Константин Дмитриевич вполне разделял желание ярославцев сделать духовную жизнь своего города более интересной. Однажды он пришел к Голохвастову.

— Петр Владимирович, вы не будете возражать, если я возьмусь за одно важное дело.

— За что именно? — поинтересовался Голохвастов.

— За редактирование «Губернских ведомостей».

— Вам предлагают редактировать «Губернские ведомости»? — удивился директор.

— Нет, — ответил Ушинский. — Я сам хочу предложить свои услуги в качестве редактора неофициальной части. Поймите меня правильно…

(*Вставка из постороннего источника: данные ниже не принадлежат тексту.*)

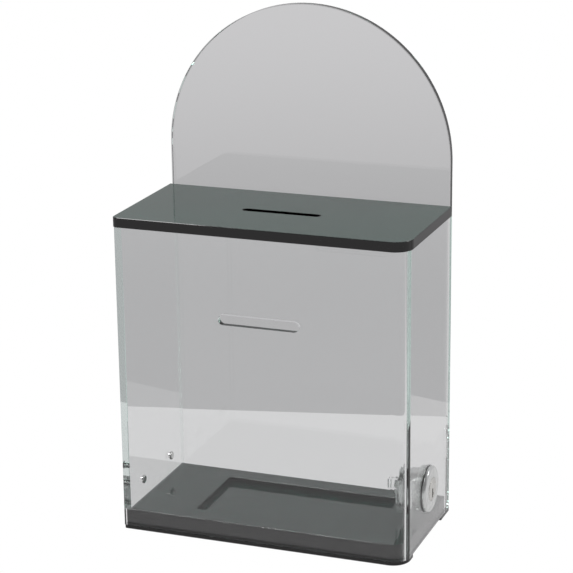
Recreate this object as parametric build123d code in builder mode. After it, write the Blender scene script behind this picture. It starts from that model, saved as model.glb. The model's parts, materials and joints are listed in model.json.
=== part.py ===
import os

from build123d import *

# Frame: X right, Y to the back, Z up; origin under the middle of the box, on the table.
# Sizes in millimetres.

# Box body
body_width = 150.0
body_depth = 75.0
body_top = 159.5
wall = 3.0
back_wall = 4.0
arch_centre = 186.5
arch_radius = body_width / 2
bend_outer = 8.0
edge_break = 0.4

# Black plates
plate_thick = 5.0
plate_overhang = 1.0
plate_edge_break = 0.15
plate_corner_right = 9.0
plate_corner_left = 3.0
base_plate_thick = 2.0
base_corner = 9.0
block_top = 7.0
rim_top = 10.0
base_gap = 0.5
left_wall_bottom = 10.05
shell_bottom = 2.05
notch_front = -24.5
notch_rear = 24.0
notch_depth = 1.5
tray_left = -41.0
tray_right = 52.0
tray_front = -23.0
tray_rear = 23.0

# Slots
top_slot_length = 41.0
top_slot_width = 4.4
top_slot_y = -4.0
front_slot_length = 42.0
front_slot_width = 5.2
front_slot_z = 117.4

# Cam lock, its axis along X in the right wall
lock_y = 1.5
lock_z = 26.5
head_radius = 11.8
head_thick = 1.8
barrel_radius = 10.0
barrel_flat = 8.5
barrel_end = 63.6
plug_radius = 6.0
plug_bore = 6.05
plug_face = 77.0
tail_side = 4.8
cam_thick = 2.0
cam_width = 8.0
cam_reach = 15.5
cam_washer_thick = 0.6
screw_head_half = 4.15
screw_head_thick = 1.7
screw_shank_radius = 1.5
keyway_width = 1.5
keyway_height = 4.8
keyway_deep = 9.0

# Steel pins in the left wall
pin_radius = 1.5
pin_hole_radius = 1.55
pin_head_radius = 2.2
pin_head_thick = 0.9
pin_z = 20.5
pin_rows = {"front": -18.5, "rear": 16.5}

# Keeper for the cam
keeper_left = 62.8
keeper_right = 68.0
keeper_front = -13.9
keeper_rear = -10.9
lip_left = 58.7
lip_bottom = 31.0
lip_top = 36.0

half_width = body_width / 2
front_face = -body_depth / 2
rear_face = body_depth / 2
front_inner = front_face + wall
back_inner = rear_face - back_wall
left_inner = -half_width + wall
right_inner = half_width - wall
barrel_mouth = half_width


def lock_plane(x):
    """Plane across the lock axis at this x; sketch x runs to the back and sketch y up."""
    return Plane(origin=(x, lock_y, lock_z), x_dir=(0, 1, 0), z_dir=(1, 0, 0))


def outline(left, right, front, rear, corner_left, corner_right):
    """Closed outline of a plate whose two front corners are rounded."""
    Polyline(
        (left, front + corner_left),
        (left, rear),
        (right, rear),
        (right, front + corner_right),
    )
    RadiusArc((right, front + corner_right), (right - corner_right, front), corner_right)
    Line((right - corner_right, front), (left + corner_left, front))
    RadiusArc((left + corner_left, front), (left, front + corner_left), corner_left)


# Base plate: thin black sheet under everything, with a thumb notch in its right edge
with BuildPart() as base_plate:
    with BuildSketch():
        with BuildLine():
            outline(-half_width, half_width, front_face, rear_face, 0.8, base_corner)
        make_face()
    extrude(amount=base_plate_thick)
    with BuildSketch():
        with Locations((half_width, (notch_front + notch_rear) / 2)):
            Rectangle(2 * notch_depth, notch_rear - notch_front)
    extrude(amount=base_plate_thick, mode=Mode.SUBTRACT)
    notch_corners = base_plate.edges().filter_by(Axis.Z).filter_by_position(
        Axis.X, half_width - notch_depth - 0.1, half_width - notch_depth + 0.1
    )
    fillet(notch_corners, 1.0)
    chamfer(base_plate.faces().sort_by(Axis.Z)[0].outer_wire().edges(), 0.3)

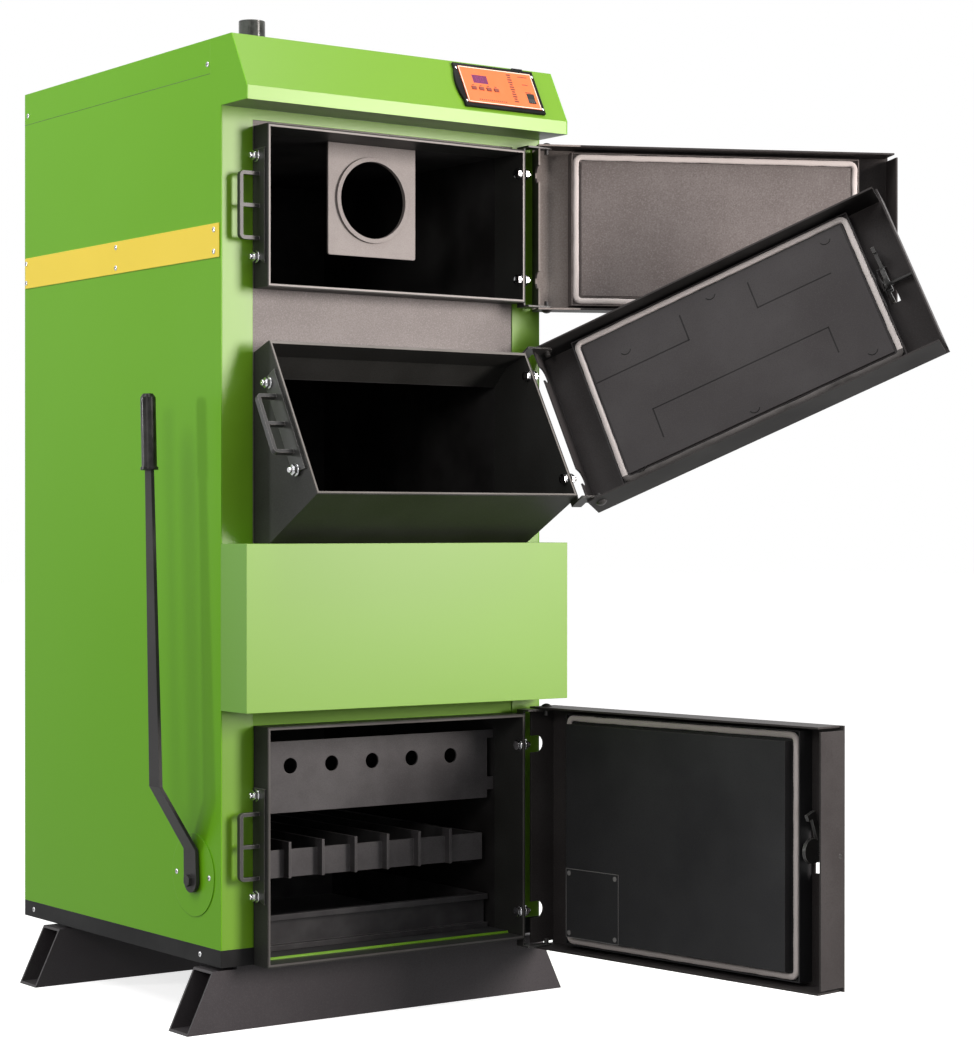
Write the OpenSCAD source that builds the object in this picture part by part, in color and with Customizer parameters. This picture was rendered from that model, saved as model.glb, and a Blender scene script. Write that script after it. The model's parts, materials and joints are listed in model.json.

И он объяснил Голохвастову, что усилиям ярославцев — развивать свой край — никак не соответствует характер местной газеты. Выпускались эти «Ведомости» небольшим размером всего один раз в неделю и заполнялись официальными предписаниями да казенными объявлениями о сыске преступников. Так называемая неофициальная часть, которую разрешалось делать из известий, способствующих торговле и хозяйству, вообще отсутствовала. Перелистывая в лицейской библиотеке старые комплекты «Ведомостей» — а они стали выходить в Ярославле лет за 15 до приезда Ушинского, — Константин Дмитриевич, нашел, что раньше нет-нет, но все-таки появлялись оригинальные содержательные статьи. Теперь же ничего! Вот он и хочет возобновить неофициальную часть, чтобы оживить «Губернские ведомости». Он бы уже давно предпринял это, да отвлекала подготовка к лекциям, а теперь стало полегче., вот и решил… Конечно, без всякого ущерба для лицейских обязанностей, уверил он директора.

— Я понимаю, — сказал Голохвастов и, подумав, согласился. — Дело действительно важное. Попробуйте.

Ушинский жил на Стрелецкой улице. В глубине двора в длинном деревянном здании помещалась кондитерская Юрцовского. Оттуда всегда вкусно пахло сдобным тестом, ванилью. А на улицу по обеим сторонам от красивых ворот со столбами из белого камня выходили два флигеля с мезонинами. В одном из них и снимал квартиру Константин Дмитриевич.